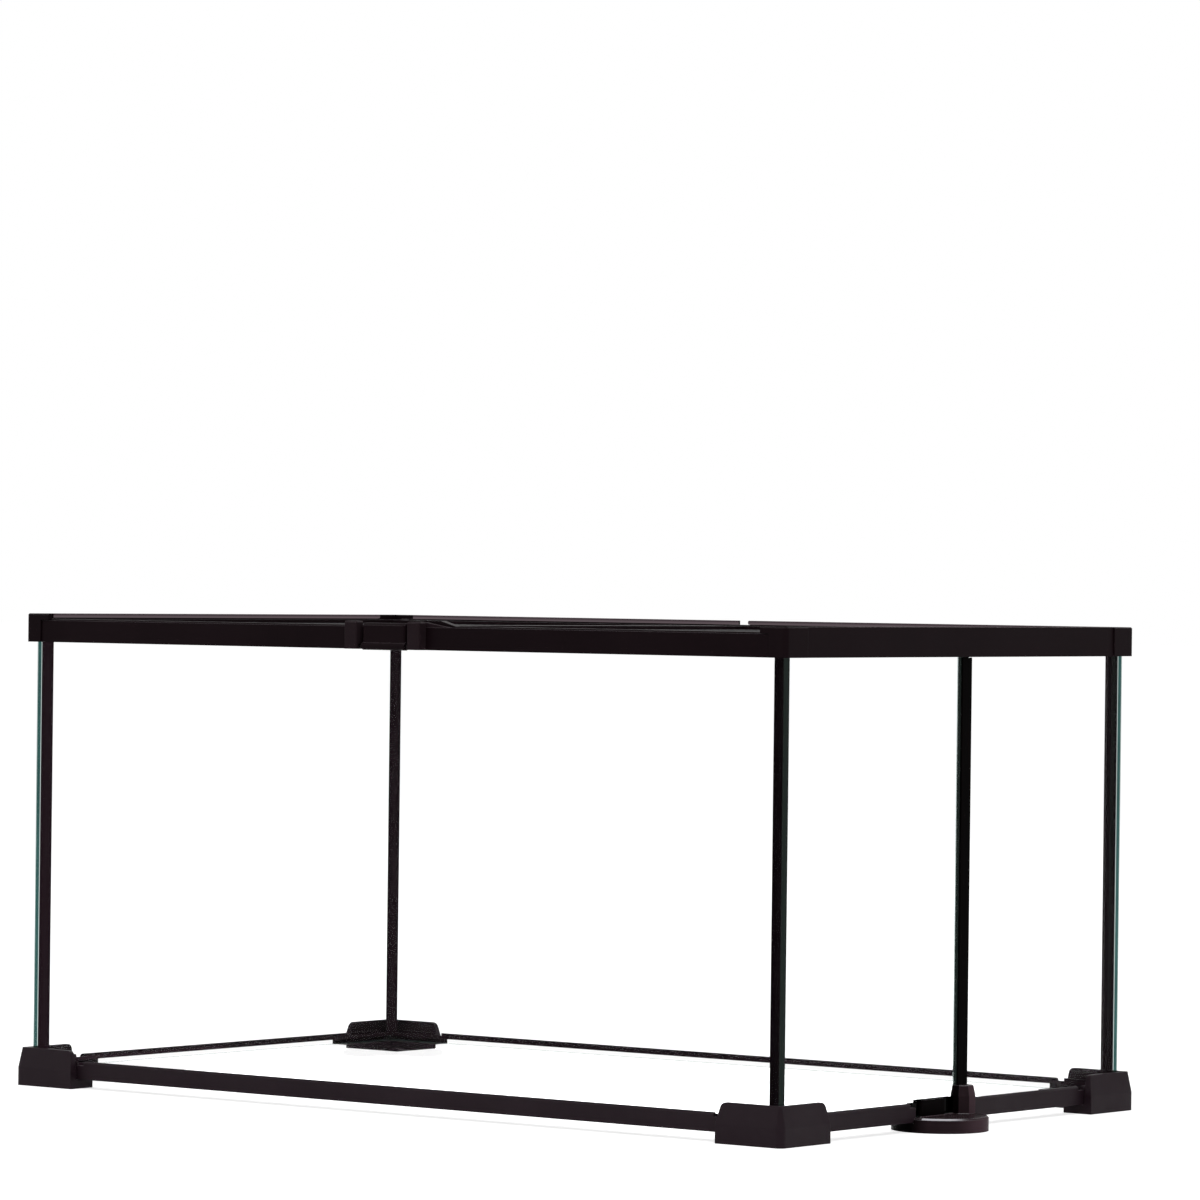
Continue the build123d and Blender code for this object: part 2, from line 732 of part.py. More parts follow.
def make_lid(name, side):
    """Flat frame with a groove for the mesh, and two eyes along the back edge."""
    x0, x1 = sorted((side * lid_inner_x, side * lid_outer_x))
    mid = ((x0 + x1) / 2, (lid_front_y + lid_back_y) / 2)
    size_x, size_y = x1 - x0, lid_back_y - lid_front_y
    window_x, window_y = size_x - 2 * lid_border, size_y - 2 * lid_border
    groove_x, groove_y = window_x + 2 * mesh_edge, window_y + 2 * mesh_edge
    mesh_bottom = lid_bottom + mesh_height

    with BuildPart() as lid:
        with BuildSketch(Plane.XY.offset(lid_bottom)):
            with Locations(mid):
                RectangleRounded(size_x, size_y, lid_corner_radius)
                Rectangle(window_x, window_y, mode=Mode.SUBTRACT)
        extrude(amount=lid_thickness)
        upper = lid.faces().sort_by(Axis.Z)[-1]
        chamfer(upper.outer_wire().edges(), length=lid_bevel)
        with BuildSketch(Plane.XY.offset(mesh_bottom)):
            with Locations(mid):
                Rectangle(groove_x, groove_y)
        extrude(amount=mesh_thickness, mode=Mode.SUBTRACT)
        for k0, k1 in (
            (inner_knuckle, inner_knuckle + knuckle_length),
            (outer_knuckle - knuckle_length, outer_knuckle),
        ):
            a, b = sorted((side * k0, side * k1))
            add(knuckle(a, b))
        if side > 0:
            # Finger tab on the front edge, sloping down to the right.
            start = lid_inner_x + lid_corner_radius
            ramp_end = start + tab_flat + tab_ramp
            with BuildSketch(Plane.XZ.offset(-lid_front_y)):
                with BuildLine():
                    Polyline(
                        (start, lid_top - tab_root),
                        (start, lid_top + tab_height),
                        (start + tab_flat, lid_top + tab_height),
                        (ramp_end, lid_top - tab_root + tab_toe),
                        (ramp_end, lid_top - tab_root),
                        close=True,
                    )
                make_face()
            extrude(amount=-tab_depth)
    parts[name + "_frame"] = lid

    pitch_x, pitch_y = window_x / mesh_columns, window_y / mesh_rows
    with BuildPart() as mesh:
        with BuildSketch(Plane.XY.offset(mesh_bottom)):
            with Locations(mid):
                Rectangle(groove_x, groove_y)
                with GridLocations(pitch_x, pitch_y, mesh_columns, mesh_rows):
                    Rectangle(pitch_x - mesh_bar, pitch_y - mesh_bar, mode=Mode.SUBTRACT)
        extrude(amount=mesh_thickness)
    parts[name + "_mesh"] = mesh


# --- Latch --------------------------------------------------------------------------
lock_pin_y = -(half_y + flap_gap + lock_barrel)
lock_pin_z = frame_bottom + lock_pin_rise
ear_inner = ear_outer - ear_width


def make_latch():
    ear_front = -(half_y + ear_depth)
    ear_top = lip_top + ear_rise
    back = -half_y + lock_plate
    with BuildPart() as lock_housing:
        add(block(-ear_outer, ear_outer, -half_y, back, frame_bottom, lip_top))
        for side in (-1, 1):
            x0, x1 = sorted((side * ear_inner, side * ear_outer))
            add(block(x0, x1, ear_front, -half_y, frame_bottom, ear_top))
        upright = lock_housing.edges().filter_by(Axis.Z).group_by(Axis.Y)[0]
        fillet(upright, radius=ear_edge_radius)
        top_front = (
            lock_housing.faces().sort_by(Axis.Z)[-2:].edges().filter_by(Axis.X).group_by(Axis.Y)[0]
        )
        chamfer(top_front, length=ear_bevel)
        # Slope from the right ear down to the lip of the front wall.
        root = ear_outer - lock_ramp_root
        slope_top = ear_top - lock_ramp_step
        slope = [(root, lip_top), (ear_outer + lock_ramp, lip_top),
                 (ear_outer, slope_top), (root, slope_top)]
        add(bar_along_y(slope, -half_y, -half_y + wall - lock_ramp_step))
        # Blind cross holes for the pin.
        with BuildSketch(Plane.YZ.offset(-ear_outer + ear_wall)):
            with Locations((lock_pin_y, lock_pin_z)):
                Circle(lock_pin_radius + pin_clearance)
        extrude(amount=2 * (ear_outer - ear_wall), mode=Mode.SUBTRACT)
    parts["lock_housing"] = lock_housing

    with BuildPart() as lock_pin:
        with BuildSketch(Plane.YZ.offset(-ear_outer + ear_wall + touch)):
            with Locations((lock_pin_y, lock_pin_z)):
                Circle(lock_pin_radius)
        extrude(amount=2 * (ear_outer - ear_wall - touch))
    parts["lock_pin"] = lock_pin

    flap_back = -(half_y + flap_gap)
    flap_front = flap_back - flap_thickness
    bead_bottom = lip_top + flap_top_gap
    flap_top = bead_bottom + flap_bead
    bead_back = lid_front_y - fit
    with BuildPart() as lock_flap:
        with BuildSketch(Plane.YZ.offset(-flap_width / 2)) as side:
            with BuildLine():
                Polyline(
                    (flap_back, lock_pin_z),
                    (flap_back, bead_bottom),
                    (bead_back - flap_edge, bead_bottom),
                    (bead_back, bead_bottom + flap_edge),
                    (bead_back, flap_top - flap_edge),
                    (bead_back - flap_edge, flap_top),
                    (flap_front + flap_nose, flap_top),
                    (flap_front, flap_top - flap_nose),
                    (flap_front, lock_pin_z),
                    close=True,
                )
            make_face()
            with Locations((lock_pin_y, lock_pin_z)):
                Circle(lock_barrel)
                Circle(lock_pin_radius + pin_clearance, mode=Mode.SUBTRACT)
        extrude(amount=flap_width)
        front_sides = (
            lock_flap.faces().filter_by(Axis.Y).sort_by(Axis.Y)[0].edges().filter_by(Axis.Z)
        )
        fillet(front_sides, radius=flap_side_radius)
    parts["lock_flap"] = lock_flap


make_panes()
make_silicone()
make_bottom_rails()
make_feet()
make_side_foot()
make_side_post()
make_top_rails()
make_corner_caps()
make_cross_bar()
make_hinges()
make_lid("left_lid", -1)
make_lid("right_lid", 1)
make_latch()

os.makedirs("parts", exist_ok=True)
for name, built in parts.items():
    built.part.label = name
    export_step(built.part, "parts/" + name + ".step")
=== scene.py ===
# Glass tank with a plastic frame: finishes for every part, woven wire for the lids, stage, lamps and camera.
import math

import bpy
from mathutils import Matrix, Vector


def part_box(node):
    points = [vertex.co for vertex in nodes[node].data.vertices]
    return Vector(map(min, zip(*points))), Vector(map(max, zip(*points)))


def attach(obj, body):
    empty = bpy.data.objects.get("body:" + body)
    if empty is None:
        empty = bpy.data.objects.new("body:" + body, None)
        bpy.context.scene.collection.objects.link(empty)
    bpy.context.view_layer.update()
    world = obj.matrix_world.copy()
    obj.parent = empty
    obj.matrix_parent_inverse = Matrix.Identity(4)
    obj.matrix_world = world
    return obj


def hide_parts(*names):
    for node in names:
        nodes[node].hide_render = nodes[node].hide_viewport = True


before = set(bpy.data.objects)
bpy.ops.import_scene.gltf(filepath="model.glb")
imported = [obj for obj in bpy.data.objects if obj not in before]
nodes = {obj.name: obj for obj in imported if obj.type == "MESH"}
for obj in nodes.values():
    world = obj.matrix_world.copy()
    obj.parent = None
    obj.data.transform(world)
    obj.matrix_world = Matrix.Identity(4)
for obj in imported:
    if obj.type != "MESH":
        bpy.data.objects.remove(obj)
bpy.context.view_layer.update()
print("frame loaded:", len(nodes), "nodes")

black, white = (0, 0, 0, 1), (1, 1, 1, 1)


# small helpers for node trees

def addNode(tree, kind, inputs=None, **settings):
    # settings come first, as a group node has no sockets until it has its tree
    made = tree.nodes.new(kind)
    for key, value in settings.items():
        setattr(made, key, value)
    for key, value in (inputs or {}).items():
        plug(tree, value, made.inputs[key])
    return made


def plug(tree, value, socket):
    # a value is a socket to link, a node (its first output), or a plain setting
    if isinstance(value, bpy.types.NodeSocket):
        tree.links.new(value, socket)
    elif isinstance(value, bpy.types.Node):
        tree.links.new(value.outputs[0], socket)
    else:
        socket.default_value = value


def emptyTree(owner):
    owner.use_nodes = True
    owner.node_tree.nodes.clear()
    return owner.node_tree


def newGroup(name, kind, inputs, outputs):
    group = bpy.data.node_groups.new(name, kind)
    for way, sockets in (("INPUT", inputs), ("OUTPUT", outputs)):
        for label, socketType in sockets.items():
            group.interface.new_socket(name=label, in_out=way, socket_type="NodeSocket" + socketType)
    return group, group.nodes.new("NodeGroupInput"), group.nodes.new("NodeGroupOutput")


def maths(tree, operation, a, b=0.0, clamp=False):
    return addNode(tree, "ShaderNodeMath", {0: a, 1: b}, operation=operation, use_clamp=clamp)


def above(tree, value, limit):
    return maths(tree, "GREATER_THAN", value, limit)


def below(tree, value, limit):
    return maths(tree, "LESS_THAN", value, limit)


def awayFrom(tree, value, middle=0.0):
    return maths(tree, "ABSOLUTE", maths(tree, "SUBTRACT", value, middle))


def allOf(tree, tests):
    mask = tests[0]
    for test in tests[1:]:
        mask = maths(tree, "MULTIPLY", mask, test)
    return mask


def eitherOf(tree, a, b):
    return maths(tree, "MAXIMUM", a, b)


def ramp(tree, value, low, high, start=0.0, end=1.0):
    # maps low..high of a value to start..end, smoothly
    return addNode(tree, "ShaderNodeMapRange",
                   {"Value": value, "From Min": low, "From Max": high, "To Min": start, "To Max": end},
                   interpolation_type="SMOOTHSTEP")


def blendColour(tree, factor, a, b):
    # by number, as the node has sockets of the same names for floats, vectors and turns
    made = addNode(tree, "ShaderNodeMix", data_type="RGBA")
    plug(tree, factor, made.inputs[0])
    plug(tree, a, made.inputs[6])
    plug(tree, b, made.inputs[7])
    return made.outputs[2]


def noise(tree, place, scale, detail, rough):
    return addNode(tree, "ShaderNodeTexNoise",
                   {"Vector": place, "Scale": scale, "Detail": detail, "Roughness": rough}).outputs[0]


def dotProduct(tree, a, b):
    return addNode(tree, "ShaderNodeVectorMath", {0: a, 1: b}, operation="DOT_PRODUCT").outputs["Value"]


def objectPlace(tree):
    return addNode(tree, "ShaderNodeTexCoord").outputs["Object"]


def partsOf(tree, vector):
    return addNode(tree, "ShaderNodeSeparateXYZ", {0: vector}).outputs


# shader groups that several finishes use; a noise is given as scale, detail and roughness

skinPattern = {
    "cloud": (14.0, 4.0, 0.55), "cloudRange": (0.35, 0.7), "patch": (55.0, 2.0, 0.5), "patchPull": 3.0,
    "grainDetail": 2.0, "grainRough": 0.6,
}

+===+

Nothing but the lines from the one with "before = set(bpy.data.objects)" to the one with "# small helpers for node trees" should be echoed, both of them included, exactly as written.

EXERCISE OUTPUT ▸
before = set(bpy.data.objects)
bpy.ops.import_scene.gltf(filepath="model.glb")
imported = [obj for obj in bpy.data.objects if obj not in before]
nodes = {obj.name: obj for obj in imported if obj.type == "MESH"}
for obj in nodes.values():
    world = obj.matrix_world.copy()
    obj.parent = None
    obj.data.transform(world)
    obj.matrix_world = Matrix.Identity(4)
for obj in imported:
    if obj.type != "MESH":
        bpy.data.objects.remove(obj)
bpy.context.view_layer.update()
print("frame loaded:", len(nodes), "nodes")

black, white = (0, 0, 0, 1), (1, 1, 1, 1)


# small helpers for node trees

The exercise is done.